Et c'est devant le nombre d'erreurs de casting et de choix étranges que ma confiance pour le management sportif du club s'effrite.
En Janvier, alors que Burdisso était blessé depuis 3 mois et out pour la saison, c'est un milieu de terrain qui a débarqué, venant compléter l'armada de joueurs moyens déjà présents à ce poste (Greco, Simplicio, Perrotta, Gago, plus Viviani sortant de la réserve, et Pjanic pouvant y jouer également...), obligeant De Rossi à reculer d'un cran de plus en plus régulièrement.

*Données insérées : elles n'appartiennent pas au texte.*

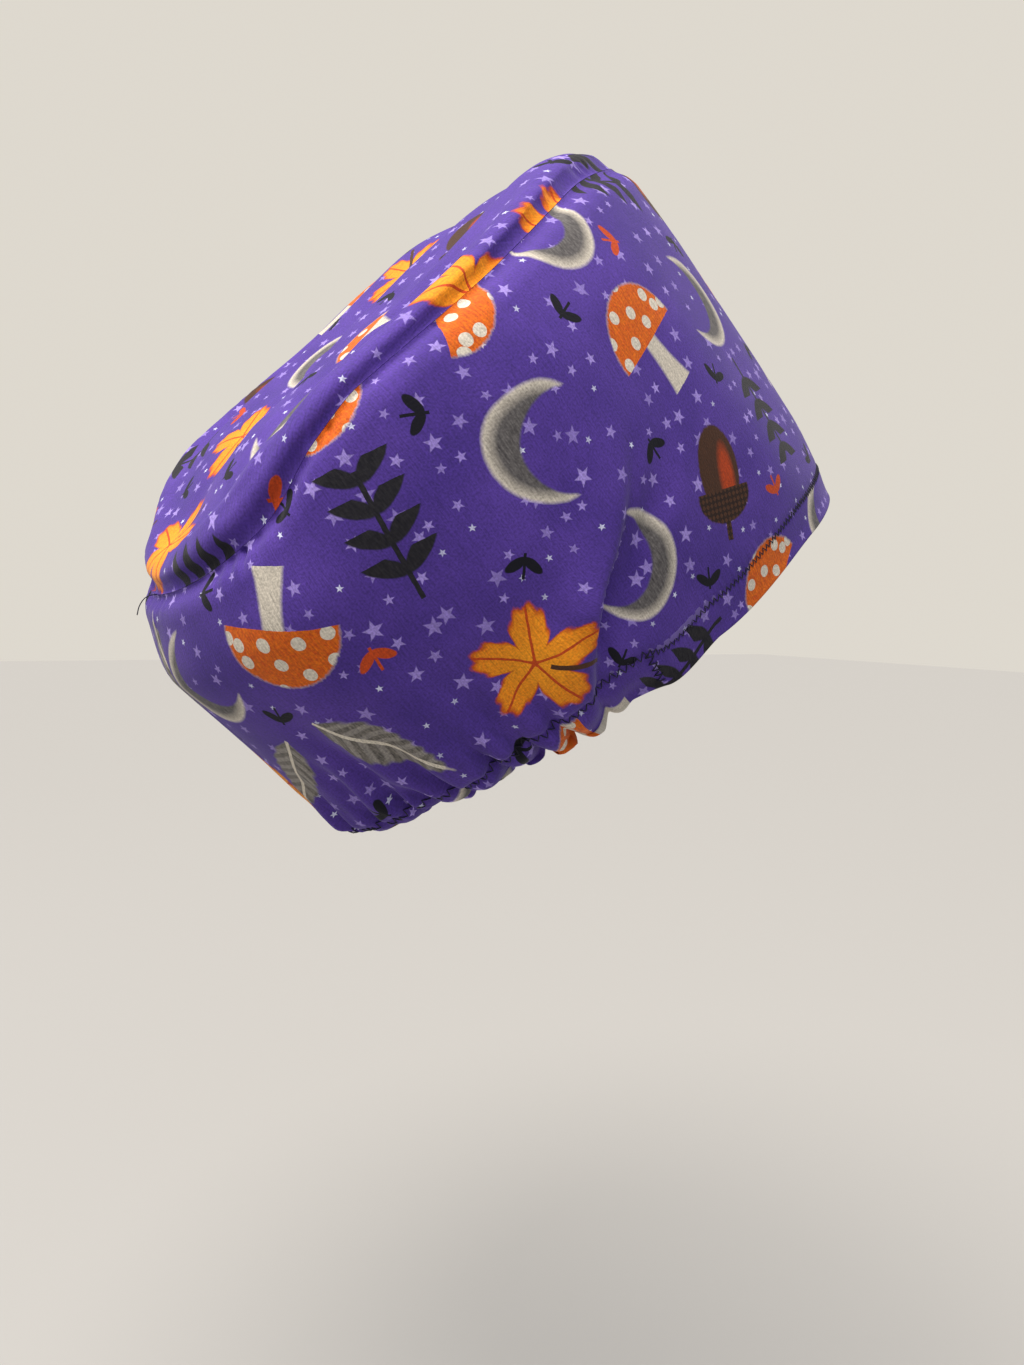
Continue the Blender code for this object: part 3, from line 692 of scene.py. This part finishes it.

Et on parle de faire venir Dempsey (Fulham, et surtout Américain, comme les propriétaires) et Sissoko (de Toulouse), qui ne seraient pourtant pas de nettes améliorations à ce poste à mon sens.
Autre gros manque, aucun arrière latéral droit de bon niveau n'est présent dans l'effectif, Rosi étant moyen au mieux, Cassetti complètement cramé et Taddei clairement hors de position malgré toute sa bonne volonté.
Pas de back-up de José Angel non plus, alors que les latéraux devraient être le poste le plus important du système de Luis Enrique.
Des choix assez illogiques qui ont amené la Roma à un effectif bancal et selon moi mal construit, cause incontestable de certaines contre-performances.
Une saison de perdue?
Comme je le disais plus haut, Luis Enrique prépare le futur. Sauf que dans un club aussi sujet aux pressions que la Roma, le futur, c'est maintenant. Que l'on accepte de laisser du temps à un nouveau projet, je le conçois, et je suis pour, mais quand après une saison complète, rien n'évolue, difficile de ne pas être sceptique.
Alors que la Roma ne disputait qu'une seule compétition (l'Europa League étant finie avant même de commencer), il est assez incroyable de la voir s'empêtrer à un niveau de points similaire à celui d'un Inter qui a complètement loupé sa saison et changé deux fois de coach.
La saison prochaine s'annonce sans coupe d'Europe, et pleine d'incertitudes. Qui sera coach? Luis Enrique aura-t-il convaincu les propriétaires de le garder? Et avec quels joueurs?
Clairement, la Roma se trouve à un tournant. Au Management de bien le gérer pour ne pas gâcher une saison supplémentaire.